— begin Records for processing —

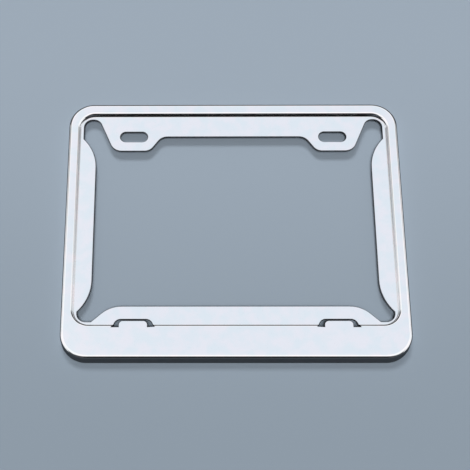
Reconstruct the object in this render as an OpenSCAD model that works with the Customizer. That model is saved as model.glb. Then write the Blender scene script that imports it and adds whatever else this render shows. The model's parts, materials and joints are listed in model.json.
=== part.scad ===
// Number plate holder, pressed from one sheet and chromed all over.
// It lies on the edge of its skirt, at z = 0, with its front up and its slotted edge towards +Y.
// The origin is the middle of the outline.

/* [Number plate] */
// Width of the plate that lies in the recess
plate_w = 190; // [180:1:240]
// Height of the plate that lies in the recess
plate_h = 140; // [120:1:200]
// Gap between the plate and the foot of the recess wall
plate_gap = 0.3; // [0.2:0.1:2]

/* [Frame] */
// Width of the rim at each side, from the foot of the recess wall outwards
rim_w = 7.2; // [5.5:0.1:12]
// Height of the rim at the top, from the foot of the recess wall upwards
rim_top_h = 8; // [5.5:0.1:14]
// Height of the wide band under the plate
band_h = 21.3; // [12:0.1:40]
// Depth from the front of the frame to the edge of the skirt
frame_t = 9; // [7.5:0.5:14]
// Radius of the outer corners
corner_r = 15.5; // [12:0.5:18]
// Thickness of the sheet
sheet_t = 1.2; // [0.8:0.1:1.6]
// Inside radius of the bend round the outer edge
edge_bend_r = 0.8; // [0.3:0.1:1.5]

/* [Recess] */
// Depth of the plate's seat below the front
seat_depth = 2.7; // [2.6:0.1:4.8]
// Radius of the recess corners
recess_r = 9; // [6.5:0.5:13]
// Lean of the recess wall
step_lean = 17; // [0:1:25]
// Inside radius of the two bends of the step
step_bend_r = 0.5; // [0.2:0.1:0.8]

/* [Seat] */
// Width of the lip that carries the seat round the corners
lip_w = 2.1; // [1.6:0.1:4]
// Radius of the openings in the corners
opening_r = 5.2; // [2.5:0.1:8]
// Width of the web along each side
web_w = 10.3; // [6:0.1:18]
// Drop from the top of the recess to the straight part of a side web
web_drop = 36; // [30:1:55]
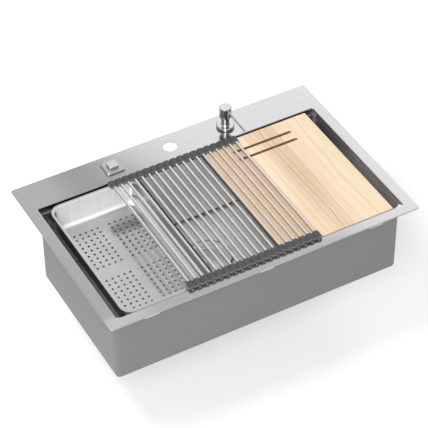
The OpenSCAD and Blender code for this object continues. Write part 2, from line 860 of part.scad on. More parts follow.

— end Records for processing —

### Task
Using the data above, restate word for word the lines from its opening line through the line that contains "web_drop = 36; // [30:1:55]", and no more.

### The result
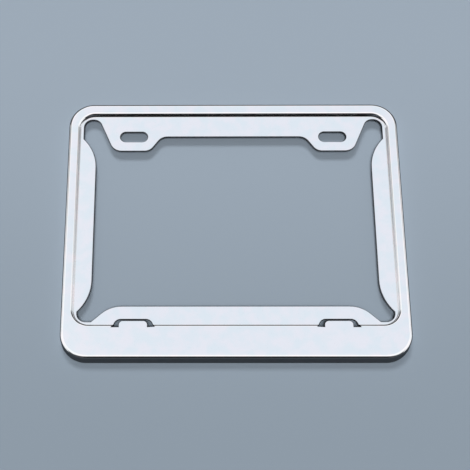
Reconstruct the object in this render as an OpenSCAD model that works with the Customizer. That model is saved as model.glb. Then write the Blender scene script that imports it and adds whatever else this render shows. The model's parts, materials and joints are listed in model.json.
=== part.scad ===
// Number plate holder, pressed from one sheet and chromed all over.
// It lies on the edge of its skirt, at z = 0, with its front up and its slotted edge towards +Y.
// The origin is the middle of the outline.

/* [Number plate] */
// Width of the plate that lies in the recess
plate_w = 190; // [180:1:240]
// Height of the plate that lies in the recess
plate_h = 140; // [120:1:200]
// Gap between the plate and the foot of the recess wall
plate_gap = 0.3; // [0.2:0.1:2]

/* [Frame] */
// Width of the rim at each side, from the foot of the recess wall outwards
rim_w = 7.2; // [5.5:0.1:12]
// Height of the rim at the top, from the foot of the recess wall upwards
rim_top_h = 8; // [5.5:0.1:14]
// Height of the wide band under the plate
band_h = 21.3; // [12:0.1:40]
// Depth from the front of the frame to the edge of the skirt
frame_t = 9; // [7.5:0.5:14]
// Radius of the outer corners
corner_r = 15.5; // [12:0.5:18]
// Thickness of the sheet
sheet_t = 1.2; // [0.8:0.1:1.6]
// Inside radius of the bend round the outer edge
edge_bend_r = 0.8; // [0.3:0.1:1.5]

/* [Recess] */
// Depth of the plate's seat below the front
seat_depth = 2.7; // [2.6:0.1:4.8]
// Radius of the recess corners
recess_r = 9; // [6.5:0.5:13]
// Lean of the recess wall
step_lean = 17; // [0:1:25]
// Inside radius of the two bends of the step
step_bend_r = 0.5; // [0.2:0.1:0.8]

/* [Seat] */
// Width of the lip that carries the seat round the corners
lip_w = 2.1; // [1.6:0.1:4]
// Radius of the openings in the corners
opening_r = 5.2; // [2.5:0.1:8]
// Width of the web along each side
web_w = 10.3; // [6:0.1:18]
// Drop from the top of the recess to the straight part of a side web
web_drop = 36; // [30:1:55]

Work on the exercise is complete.